A Religion without a Church
Reading Ronald Dworkin’s extended takedown of therapy culture on the Quillette site, one cannot help but conclude that this culture is nothing other than a religion without a church. It is a simulacre of a religion, offering good feeling and packaged virtue, designed for those who have rejected organized religion, what with its ceremonies and rituals, its services and liturgies, its ministers and prayers.
Considering that my blog and my Substack have been dedicated to undermining therapy culture, I am more than happy to read Dworkin’s analysis.
Dworkin calls it a caring industry. Or else, we might call it the caring industrial complex. It promises to cure all that ails us by giving us transfusions of self-esteem. Feel better about yourself, it promises, and you will become a world beater. If you are a student your grades will magically levitate. If you are in business, your salary and bonus will magically inflate.
Dworkin argues, persuasively, that people who have no self-esteem are not going to gain self-esteem from therapy. Those who have it to begin with might well have it enhanced by finding an effective cheerleader, but you cannot manufacture something from nothing. And that includes self-esteem.
The caring industry’s wellness and positivity products cannot provide self-esteem to those who do not already have it.
How pervasive is this religion without a church? We are producing more and more psychological healers, most often social workers:
On the contrary, the number of caring professionals grows each year. The number of social workers, who deliver most of the psychotherapy in the US, rose from 680,000 in 2016 to 708,000 in 2021, with another nine percent increase expected by 2030.
With social breakdown, people need other people to talk to about their everyday problems, and caring professionals fill this void. What has ended is any pretence that the problem of everyday unhappiness is evolving, that talking cures—including self-help and psychotherapy—are advancing, and that new circles are spiralling upwards, solving old problems, creating new ones, and solving those too.

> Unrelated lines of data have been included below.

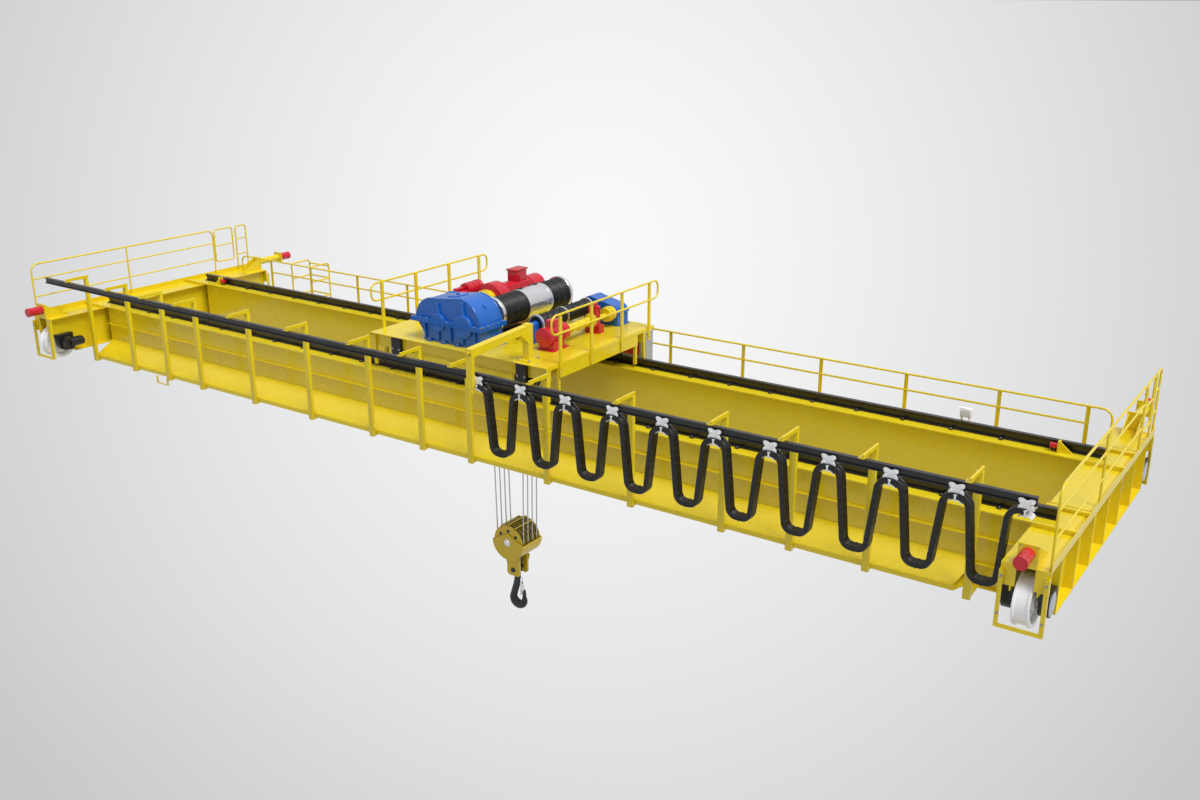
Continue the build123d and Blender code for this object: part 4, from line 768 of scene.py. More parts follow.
# %% Couplings
aux_line_x, aux_line_z = 1.33, 1.73
step, rim = 1.04, 1.12
half_coupling = [(0.34, 1.0), (0.36, rim), (0.49, rim), (0.495, step)]
couplings = [(motor_x, motor_z, 0.012, 0.232, 0.172), (aux_line_x, aux_line_z, -0.176, -0.112, 0.112),
             (aux_line_x, aux_line_z, 0.573, 0.640, 0.112), (aux_line_x, aux_line_z, 1.042, 1.226, 0.122)]
dressed = []
for x, z, y0, y1, radius in couplings:
    length = y1 - y0
    flanges = half_coupling + [(1 - a, r) for a, r in reversed(half_coupling)]
    outline = [(0.0, radius * 0.5), (0.0, radius * 0.94), (0.006, radius)]
    outline += [(length * a, radius * r) for a, r in flanges]
    outline += [(length - 0.006, radius), (length, radius * 0.94), (length, radius * 0.5)]
    dressed.append(turned("Y", (x, y0, z), outline, 48))
    bolts("trolley", "-Y", ring(x, y0 + 0.355 * length, z, radius * 1.06, 10), 0.45)
shaft_ring = [(0.0, 0.060), (0.0, 0.078), (0.004, 0.082), (0.030, 0.082), (0.034, 0.078), (0.034, 0.060)]
dressed += [turned("Y", (aux_line_x, y, aux_line_z), shaft_ring, 36) for y in (0.0, 0.2, 0.4)]
settle(dressed, "coupling_rims", "yellow_paint", "trolley", 25)
print("couplings", len(couplings))

# %% [markdown]
# A thruster brake has a round thruster, a lever above it and a spring in a tube, with two shoes that grip the
# drum. The stands are solids; the levers, the rings round the thruster, the caps and the pins are made here.

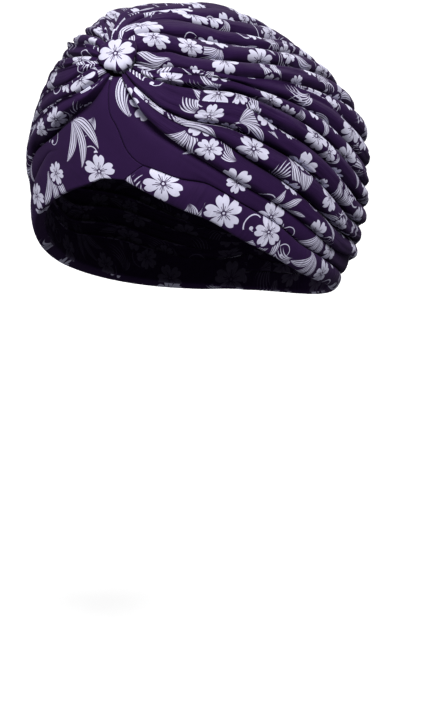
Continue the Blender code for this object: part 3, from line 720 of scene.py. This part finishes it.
def finished_piece(name, work, materials, nodes):
    """Object of a finished mesh that rides on the cap's body in the place of its nodes."""
    mesh = bpy.data.meshes.new(name)
    work.to_mesh(mesh)
    work.free()
    piece = bpy.data.objects.new(name, mesh)
    for material in materials:
        mesh.materials.append(bpy.data.materials[material])
    bpy.context.scene.collection.objects.link(piece)
    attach(piece, "root")
    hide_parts(*nodes)
    return piece


def rim_step(work, face):
    """Print offset of each corner, so that the print goes round a cut edge without streaks."""
    deep = work.verts.layers.int["deep"]
    across_rim = 0 < sum(vert[deep] for vert in face.verts) < len(face.verts)
    return [RIM_PRINT_STEP * vert[deep] * across_rim for vert in face.verts]


def lay_panel_print(work, place, cols, coordinates):
    """Print map of a panel from the coordinates of its grid."""
    layer = work.loops.layers.uv.new("print")
    for face in work.faces:
        for loop, step in zip(face.loops, rim_step(work, face)):
            index = loop.vert[place]
            loop[layer].uv = (coordinates[index // cols, index % cols] + step) / PRINT_UNIT


def lay_crown_print(work, place, cols, around, prints):
    """Print map of the crown, laid along each roll by itself."""
    layer = work.loops.layers.uv.new("print")
    for face in work.faces:
        rows = [loop.vert[place] // cols for loop in face.loops]
        wraps = max(rows) - min(rows) > around
        roll = min((max(rows) if wraps else min(rows)) // around, len(prints) - 1)
        for loop, row, step in zip(face.loops, rows, rim_step(work, face)):
            line = min(max(row - roll * around, 0), around)
            loop[layer].uv = (prints[roll][line, loop.vert[place] % cols] + step) / PRINT_UNIT


class Wire:
    """A value in a node tree. Arithmetic with it adds a Math node for each step."""

    def __init__(self, socket):
        self.socket = socket

    def math(self, operation, *values):
        """The operation on the values, each a wire or a number."""
        node = self.socket.id_data.nodes.new("ShaderNodeMath")
        node.operation = operation
        for socket, value in zip(node.inputs, values):
            feed(value, socket)
        return Wire(node.outputs[0])

    def of(self, operation, *others):
        """The operation on this value and the others."""
        return self.math(operation, self, *others)

    def clamped(self):
        """The last step held between 0 and 1."""
        self.socket.node.use_clamp = True
        return self

    def __add__(self, other):
        return self.of("ADD", other)

    def __radd__(self, other):
        return self.math("ADD", other, self)

    def __sub__(self, other):
        return self.of("SUBTRACT", other)

    def __rsub__(self, other):
        return self.math("SUBTRACT", other, self)

    def __mul__(self, other):
        return self.of("MULTIPLY", other)

    def __truediv__(self, other):
        return self.of("DIVIDE", other)

    def __mod__(self, other):
        return self.of("FLOORED_MODULO", other)

    def __pow__(self, other):
        return self.of("POWER", other)

    def __abs__(self):
        return self.of("ABSOLUTE")


def feed(value, socket):
    """Link a wire to a socket, or set the socket to a number or colour."""
    if isinstance(value, Wire):
        socket.id_data.links.new(value.socket, socket)
    else:
        socket.default_value = value


def new_group(name, inputs, outputs):
    """Shader node group with the wires of its inputs and the sockets of its outputs."""
    group = bpy.data.node_groups.new(name, "ShaderNodeTree")
    for title, default in inputs.items():
        socket = group.interface.new_socket(title, in_out="INPUT", socket_type="NodeSocketFloat")
        socket.default_value = default
    for title in outputs:
        group.interface.new_socket(title, in_out="OUTPUT", socket_type="NodeSocketFloat")
    entry = group.nodes.new("NodeGroupInput")
    leave = group.nodes.new("NodeGroupOutput")
    return group, {title: Wire(entry.outputs[title]) for title in inputs}, leave.inputs


def fill(node, **values):
    """Feed inputs of a node by their titles, with _ for a space."""
    for title, value in values.items():
        feed(value, node.inputs[title.replace("_", " ")])
    return node


def place_group(tree, name, **values):
    """A node group placed in a tree, and the wires of its outputs."""
    node = tree.nodes.new("ShaderNodeGroup")
    node.node_tree = bpy.data.node_groups[name]
    fill(node, **values)
    return {socket.name: Wire(socket) for socket in node.outputs}


def joined_vector(tree, *parts):
    """A vector from up to three values."""
    node = tree.nodes.new("ShaderNodeCombineXYZ")
    for part, socket in zip(parts, node.inputs):
        feed(part, socket)
    return Wire(node.outputs[0])


def soft_noise(tree, vector, scale, detail):
    """Smooth noise at a vector."""
    node = tree.nodes.new("ShaderNodeTexNoise")
    return Wire(fill(node, Vector=vector, Scale=scale, Detail=detail).outputs["Fac"])


def mixed_colour(tree, factor, low, high):
    """Colour between two others, each a wire or a colour."""
    node = tree.nodes.new("ShaderNodeMix")
    node.data_type = "RGBA"
    return Wire(fill(node, Factor=factor, A=low, B=high).outputs["Result"])


def split_apart(tree, kind, value):
    """The three parts of a vector or a colour."""
    node = tree.nodes.new(kind)
    feed(value, node.inputs[0])
    return [Wire(socket) for socket in node.outputs]


def scatter_group():
    """Cells of a print: place within the nearest cell, turned at random, and a random value."""
    group, inside, out = new_group(
        "print_cells", {"Across": 0.0, "Along": 0.0, "Cell": 30.0, "Drift": 4.0, "Seed": 0.0},
        ("X", "Y", "Chance"))
    cell, drift = inside["Cell"], inside["Drift"]
    row = inside["Along"] / cell
    row_number = row.of("FLOOR")
    column = inside["Across"] / cell + row_number % 2.0 * 0.5
    column_number = column.of("FLOOR")
    chance = group.nodes.new("ShaderNodeTexWhiteNoise")
    chance.noise_dimensions = "3D"
    feed(joined_vector(group, column_number, row_number, inside["Seed"]), chance.inputs["Vector"])
    parts = split_apart(group, "ShaderNodeSeparateColor", Wire(chance.outputs["Color"]))
    x = (column - column_number - 0.5) * cell - (parts[0] - 0.5) * drift
    y = (row - row_number - 0.5) * cell - (parts[1] - 0.5) * drift
    turn = parts[2] * (2 * math.pi)
    c, s = turn.of("COSINE"), turn.of("SINE")
    feed(x * c - y * s, out["X"])
    feed(x * s + y * c, out["Y"])
    feed(Wire(chance.outputs["Value"]), out["Chance"])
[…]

We find a purpose for these professionals. We like to talk about our problems. It’s better than being alone. And yet, in the end, the process does not work:
Self-esteem programs, for instance, do not significantly improve student mental health or school performance, as was once thought. The benefit of corporate wellness programs appears to be short-lived and less than what can be accomplished by simply cutting back on pointless administrative work or unnecessarily long meetings. Positivity programs yield questionable benefits, and some psychologists are now more worried about “toxic positivity.”
He continues:
Self-esteem, wellness, and positivity are wish-dreams. The names for them were practically created out of thin air. The concept of “self-esteem,” for example, had lain dormant for almost a century before it was resurrected in the 1960s and given an entirely new meaning. The word “wellness” was simply invented. “Positivity” was a theological concept several centuries before, then a notion in electronics and physics. In 1954, psychologist Abraham Maslow gave the term its psychological gloss, but it lay dormant until Seligman popularised it.
I would not use the word “dormant” here. And I will not recount Dworkin’s excellent summary of the arrival of self-esteem. I would simply point out that the predecessor of self-esteem is-- pride.
Of course, if you read the Bible, you know that there is pride and there is pride. There is pride, the deadly sin and the pride that precedes destruction. In common parlance we would call this form of pride-- arrogance. Feeling that you are the greatest without being able to show any instances of greatness is arrogance. It is also very close to self-esteem.
The other form of pride, the kind that exists in everyday moral commerce, is attached to achievement and accomplishment. You feel pride for winning the race. You feel pride in your children for doing well in school. This pride attaches to competition.
To the extent that the concept of self-esteem is a philosophical aberration, it suggests that you can feel proud of yourself without there being any reason for it, without any accomplishment.
If you feel like you would feel if you had won-- before the match begins-- you are less likely to bother to compete at all. In truth, if you feel the pride of victory without having gained a victory you are more likely to sit it out.
Given that the sages in the psycho world lack very much theoretical acumen, it happens that when they speak of self-esteem, they might also mean confidence. You do not bring your self-esteem to the match, but you do bring confidence.
You do not gain confidence by doing some mental exercises. You gain it by training, by practicing, even by competing in the arena. You gain confidence by working at the skill. You do not gain confidence in your ability to play chess by mastering the art of badminton. Or by excavating childhood memories.